• DATASET CONTENT

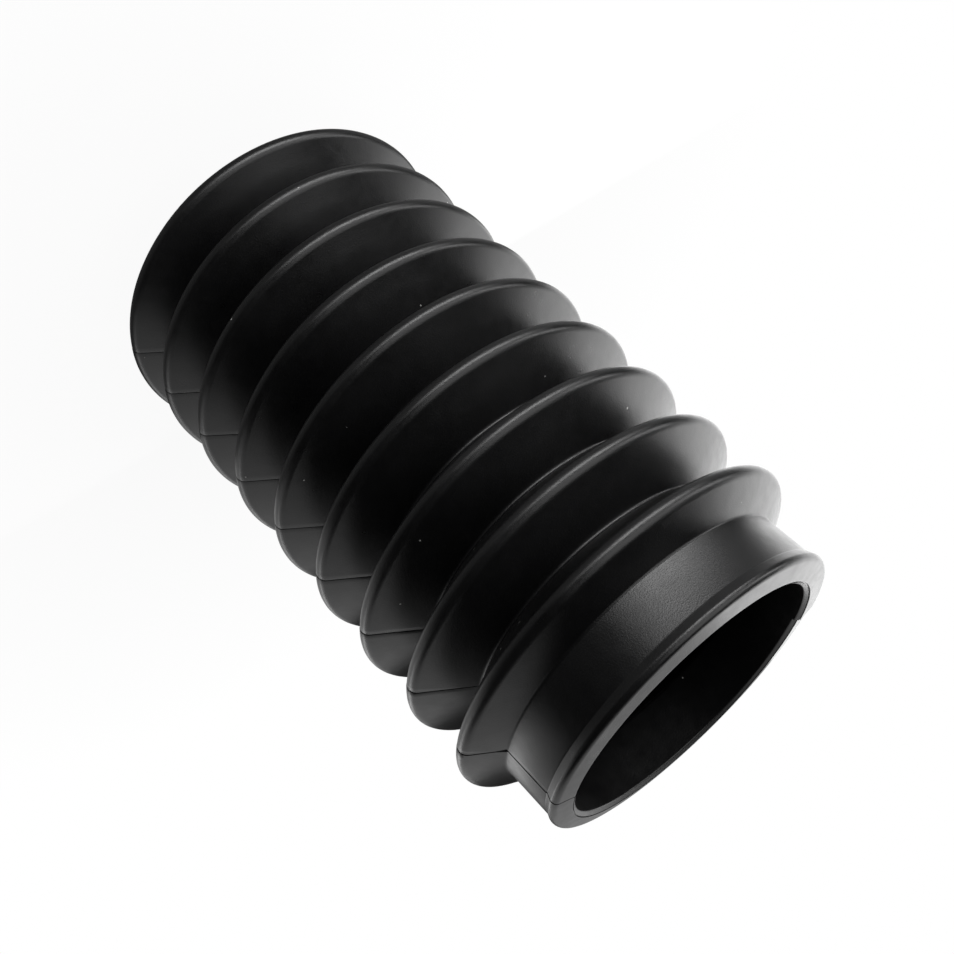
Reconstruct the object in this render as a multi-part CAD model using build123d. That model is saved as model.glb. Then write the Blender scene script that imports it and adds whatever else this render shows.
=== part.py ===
from build123d import *
import math
import os

# A rubber bellows boot, moulded in one piece. It stands on its small end: a plain tail
# cuff, nine convolutions of one size, and above them a wide mouth cuff whose lip carries
# a rounded bead. The section is one closed outline, turned about the axis.
# The origin is the centre of the tail's end face, and +Z runs up the axis to the mouth.

# Convolutions
convolution_count = 9
pitch = 14.6                # from crest to crest
root_diameter = 58.8        # outside, at the bottom of the folds
fold_depth = 10.6           # from the root out to the crest
wall = 1.5
crest_fold_radius = 0.3     # inside the crest, where the wall turns back on itself
root_fold_radius = 0.5      # outside the root

# Mouth cuff, at the top
mouth_bore = 56.6
mouth_wall = 4.9
mouth_cuff_length = 13.3    # from the last flank to the lip's inner edge
mouth_neck_round = 0.6      # where the last flank meets the cuff
lip_slope_drop = 0.68       # the end face falls away by this much towards the outside
lip_inner_round = 0.1
lip_edge_round = 1.0        # where the end face turns down onto the bead
lip_edge_inset = 0.18       # the bead narrows by this much up to the lip
bead_rise = 0.58            # bead over the cuff
bead_top_below_lip = 1.85
bead_length = 3.35          # from the lip's inner edge to the back of the bead
bead_round = 0.8
bead_back_round = 0.6

# Fine groove round the mouth, and the narrow land that slopes from it into the bore
groove_width = 0.3
groove_depth = 0.35         # below the lip's inner edge
land_width = 0.7
land_drop = 0.12            # beside the groove, the land lies this far below the lip's inner edge
land_slope_drop = 0.5       # the land falls by this much towards the bore
land_round = 0.3            # where the land turns down into the bore

# Tail cuff, at the bottom
tail_bore = 44.0
tail_wall = 3.0
tail_cuff_length = 6.5      # from the end face to the first flank
tail_neck_round = 1.0
tail_end_round = 0.4

# Where a flank meets a bore inside
bore_edge_round = 0.5


def flank_lean():
    """Angle between a flank and the radial direction: it touches a crest's and a root's round."""
    rounds = crest_fold_radius + wall + root_fold_radius
    rise = fold_depth - rounds
    reach = math.hypot(pitch / 2, rise)
    return math.acos(rounds / reach) - math.atan2(rise, pitch / 2)


lean = flank_lean()
crest_round = crest_fold_radius + wall
root_round = root_fold_radius + wall
point_excess = 1 / math.sin(lean) - 1

# Sharp corners of the folds before they are rounded: outside, then inside by one wall
crest_point = root_diameter / 2 + fold_depth + crest_round * point_excess
root_point = root_diameter / 2 - root_fold_radius * point_excess
inner_crest_point = crest_point - wall / math.sin(lean)
inner_root_point = root_point - wall / math.sin(lean)

# Radii of the cuffs
mouth_bore_radius = mouth_bore / 2
mouth_cuff_radius = mouth_bore_radius + mouth_wall
groove_inner_radius = mouth_bore_radius + land_width
groove_outer_radius = groove_inner_radius + groove_width
bead_radius = mouth_cuff_radius + bead_rise
lip_edge_radius = bead_radius - lip_edge_inset
tail_bore_radius = tail_bore / 2
tail_cuff_radius = tail_bore_radius + tail_wall

# Heights up the axis
first_crest_height = tail_cuff_length + (crest_point - tail_cuff_radius) * math.tan(lean)
crest_heights = [first_crest_height + number * pitch for number in range(convolution_count)]
last_crest_height = crest_heights[-1]
neck_height = last_crest_height + (crest_point - mouth_cuff_radius) * math.tan(lean)
mouth_height = neck_height + mouth_cuff_length
mouth_bore_foot = last_crest_height + (inner_crest_point - mouth_bore_radius) * math.tan(lean)
tail_bore_head = first_crest_height - (inner_crest_point - tail_bore_radius) * math.tan(lean)


def folds(crest, root, crest_radius, root_radius):
    """Corners (radius, height, round) of the zigzag of one face of the wall, from the bottom up."""
    corners = []
    for height in crest_heights:
        corners.append((crest, height, crest_radius))
        if height < last_crest_height:
            corners.append((root, height + pitch / 2, root_radius))
    return corners


def outside():
    """Outer face of the boot, from the tail's end face up to the lip's edge."""
    return [
        (tail_cuff_radius, 0, tail_end_round),
        (tail_cuff_radius, tail_cuff_length, tail_neck_round),
        *folds(crest_point, root_point, crest_round, root_fold_radius),
        (mouth_cuff_radius, neck_height, mouth_neck_round),
        (mouth_cuff_radius, mouth_height - bead_length, bead_back_round),
        (bead_radius, mouth_height - bead_top_below_lip, bead_round),
        (lip_edge_radius, mouth_height - lip_slope_drop, lip_edge_round),
    ]


def mouth_edge():
    """Edge of the mouth, from the lip's inner edge across the groove and the land to the bore."""
    groove_floor = mouth_height - groove_depth
    land_height = mouth_height - land_drop
    return [
        (groove_outer_radius, mouth_height, lip_inner_round),
        (groove_outer_radius, groove_floor, 0),
        (groove_inner_radius, groove_floor, 0),
        (groove_inner_radius, land_height, 0),
        (mouth_bore_radius, land_height - land_slope_drop, land_round),
    ]


def inside():
    """Inner face of the boot, from the lip's inner edge down to the tail's end face."""
    inner_folds = folds(inner_crest_point, inner_root_point, crest_fold_radius, root_round)
    return [
        *mouth_edge(),
        (mouth_bore_radius, mouth_bore_foot, bore_edge_round),
        *reversed(inner_folds),
        (tail_bore_radius, tail_bore_head, bore_edge_round),
        (tail_bore_radius, 0, tail_end_round),
    ]


def bellows_boot():
    """The whole boot: its section turned about the axis."""
    corners = outside() + inside()
    points = [(radius, 0, height) for radius, height, _ in corners]
    rounds = [corner_round for _, _, corner_round in corners]
    section = make_face(FilletPolyline(*points, radius=rounds, close=True))
    return revolve(section, axis=Axis.Z)


os.makedirs("parts", exist_ok=True)
export_step(bellows_boot(), "parts/bellows_boot.step")
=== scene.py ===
import logging
import math
from dataclasses import dataclass, field
from enum import Enum

import bmesh
import bpy
from mathutils import Matrix, Vector, noise


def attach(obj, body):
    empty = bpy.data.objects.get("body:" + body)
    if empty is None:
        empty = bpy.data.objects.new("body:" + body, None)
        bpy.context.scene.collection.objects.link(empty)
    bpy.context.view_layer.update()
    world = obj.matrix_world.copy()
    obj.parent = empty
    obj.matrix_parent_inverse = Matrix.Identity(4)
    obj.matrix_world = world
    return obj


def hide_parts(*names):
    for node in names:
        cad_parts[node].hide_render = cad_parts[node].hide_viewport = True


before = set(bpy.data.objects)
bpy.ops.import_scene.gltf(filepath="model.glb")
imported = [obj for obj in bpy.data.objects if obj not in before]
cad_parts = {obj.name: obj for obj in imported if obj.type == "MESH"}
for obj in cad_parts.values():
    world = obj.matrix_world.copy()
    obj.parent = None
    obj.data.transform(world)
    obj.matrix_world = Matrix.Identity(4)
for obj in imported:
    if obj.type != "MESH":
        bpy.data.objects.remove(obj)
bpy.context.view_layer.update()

# Looks of a moulded black rubber bellows boot that stands on its tail cuff. One mesh takes
# the place of the CAD solid: it has the same section, and also the mould's two parting lines
# and the slight unevenness of moulded rubber. Section sizes are in millimetres.

BOOT_NODE = "bellows_boot"
BOOT_BODY = "root"
MM = 0.001

log = logging.getLogger("bellows_boot")


@dataclass(frozen=True)
class Corner:
    """Corner of the section before it is rounded, in millimetres."""

    radius: float
    height: float
    round: float = 0.0

    def point(self) -> Vector:
        """Returns the corner's place in the XZ plane, in metres."""
        return Vector((self.radius, 0, self.height)) * MM


class WallFace(Enum):
    """Face of the boot's wall."""

    OUTER = "outer"
    INNER = "inner"


@dataclass(frozen=True)
class Folds:
    """Convolutions of one size, with a wall of one thickness."""

    count: int = 9
    pitch: float = 14.6
    root_diameter: float = 58.8
    depth: float = 10.6
    wall: float = 1.5
    crest_fold_radius: float = 0.3
    root_fold_radius: float = 0.5

    @property
    def lean(self) -> float:
        """Angle between a flank and the radial direction."""
        rounds = self.crest_fold_radius + self.wall + self.root_fold_radius
        rise = self.depth - rounds
        reach = math.hypot(self.pitch / 2, rise)
        return math.acos(rounds / reach) - math.atan2(rise, self.pitch / 2)

    @property
    def crest_point(self) -> float:
        """Radius at which the outer flanks would meet over a crest."""
        crest_round = self.crest_fold_radius + self.wall
        return self.root_diameter / 2 + self.depth + crest_round * (1 / math.sin(self.lean) - 1)

    @property
    def root_point(self) -> float:
        """Radius at which the outer flanks would meet under a root."""
        return self.root_diameter / 2 - self.root_fold_radius * (1 / math.sin(self.lean) - 1)

    @property
    def wall_shift(self) -> float:
        """Radial distance between the outer and the inner meeting points."""
        return self.wall / math.sin(self.lean)

    def zigzag(self, first_crest: float, face: WallFace) -> list[Corner]:
        """Corners of one face of the folded wall, from the bottom up.

        Args:
            first_crest: Height of the lowest crest.
            face: The face that the corners are on.

        Returns:
            The corners, crest and root by turns, from the lowest crest to the highest.
        """
        inner = face is WallFace.INNER
        shift = self.wall_shift if inner else 0.0
        crest_round = self.crest_fold_radius + (0.0 if inner else self.wall)
        root_round = self.root_fold_radius + (self.wall if inner else 0.0)
        corners = []
        for number in range(self.count):
            height = first_crest + number * self.pitch
            corners.append(Corner(self.crest_point - shift, height, crest_round))
            if number < self.count - 1:
                corners.append(Corner(self.root_point - shift, height + self.pitch / 2, root_round))
        return corners


@dataclass(frozen=True)
class Mouth:
    """Wide cuff at the top, with a beaded lip and a fine groove round its bore."""

    bore: float = 56.6
    wall: float = 4.9
    cuff_length: float = 13.3
    neck_round: float = 0.6
    lip_slope_drop: float = 0.68
    lip_inner_round: float = 0.1
    lip_edge_round: float = 1.0
    lip_edge_inset: float = 0.18
    bead_rise: float = 0.58
    bead_top_below_lip: float = 1.85
    bead_length: float = 3.35
    bead_round: float = 0.8
    bead_back_round: float = 0.6
    groove_width: float = 0.3
    groove_depth: float = 0.35
    land_width: float = 0.7
    land_drop: float = 0.12
    land_slope_drop: float = 0.5
    land_round: float = 0.3

    @property
    def cuff_radius(self) -> float:
        """Outer radius of the cuff."""
        return self.bore / 2 + self.wall


@dataclass(frozen=True)
class Tail:
    """Small plain cuff at the bottom, on which the boot stands."""

    bore: float = 44.0
    wall: float = 3.0
    cuff_length: float = 6.5
    neck_round: float = 1.0
    end_round: float = 0.4

    @property
    def cuff_radius(self) -> float:
        """Outer radius of the cuff."""
        return self.bore / 2 + self.wall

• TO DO
Output exactly the leading lines of the data, up to and including the line marked by "root_fold_radius = 0.5".

• OUTPUT OF THE TASK
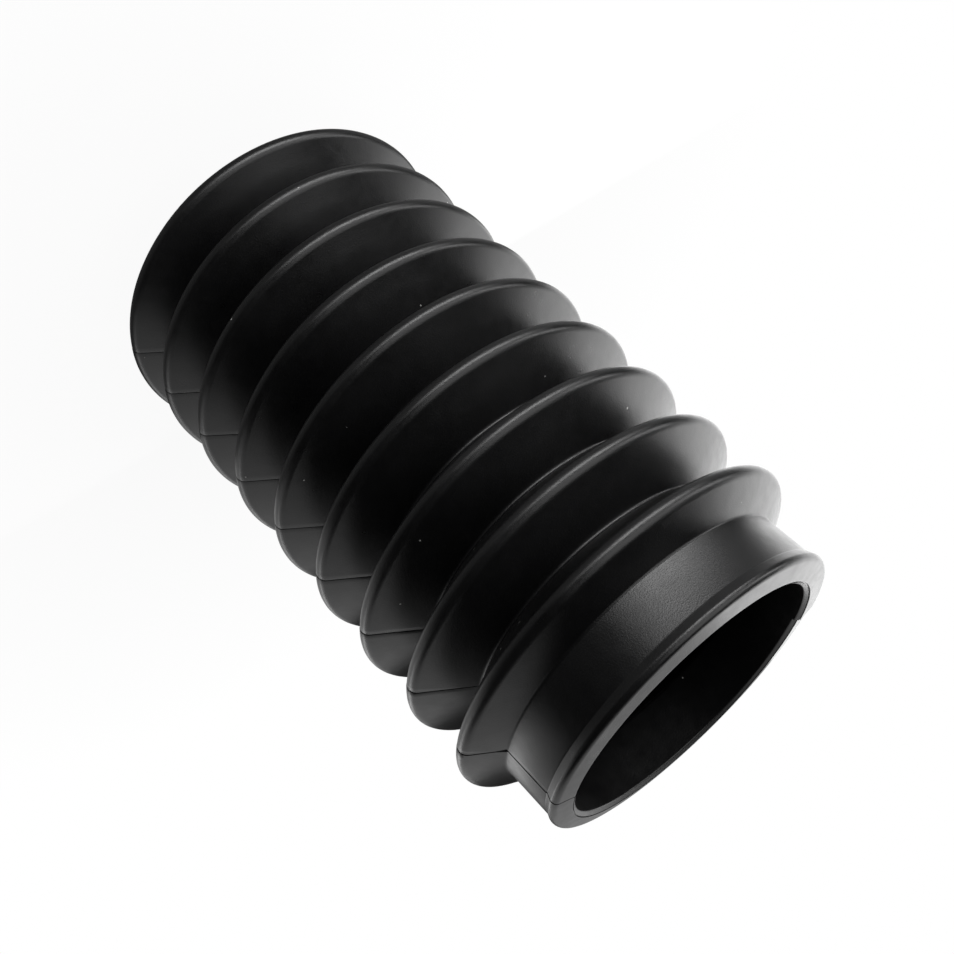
Reconstruct the object in this render as a multi-part CAD model using build123d. That model is saved as model.glb. Then write the Blender scene script that imports it and adds whatever else this render shows.
=== part.py ===
from build123d import *
import math
import os

# A rubber bellows boot, moulded in one piece. It stands on its small end: a plain tail
# cuff, nine convolutions of one size, and above them a wide mouth cuff whose lip carries
# a rounded bead. The section is one closed outline, turned about the axis.
# The origin is the centre of the tail's end face, and +Z runs up the axis to the mouth.

# Convolutions
convolution_count = 9
pitch = 14.6                # from crest to crest
root_diameter = 58.8        # outside, at the bottom of the folds
fold_depth = 10.6           # from the root out to the crest
wall = 1.5
crest_fold_radius = 0.3     # inside the crest, where the wall turns back on itself
root_fold_radius = 0.5      # outside the root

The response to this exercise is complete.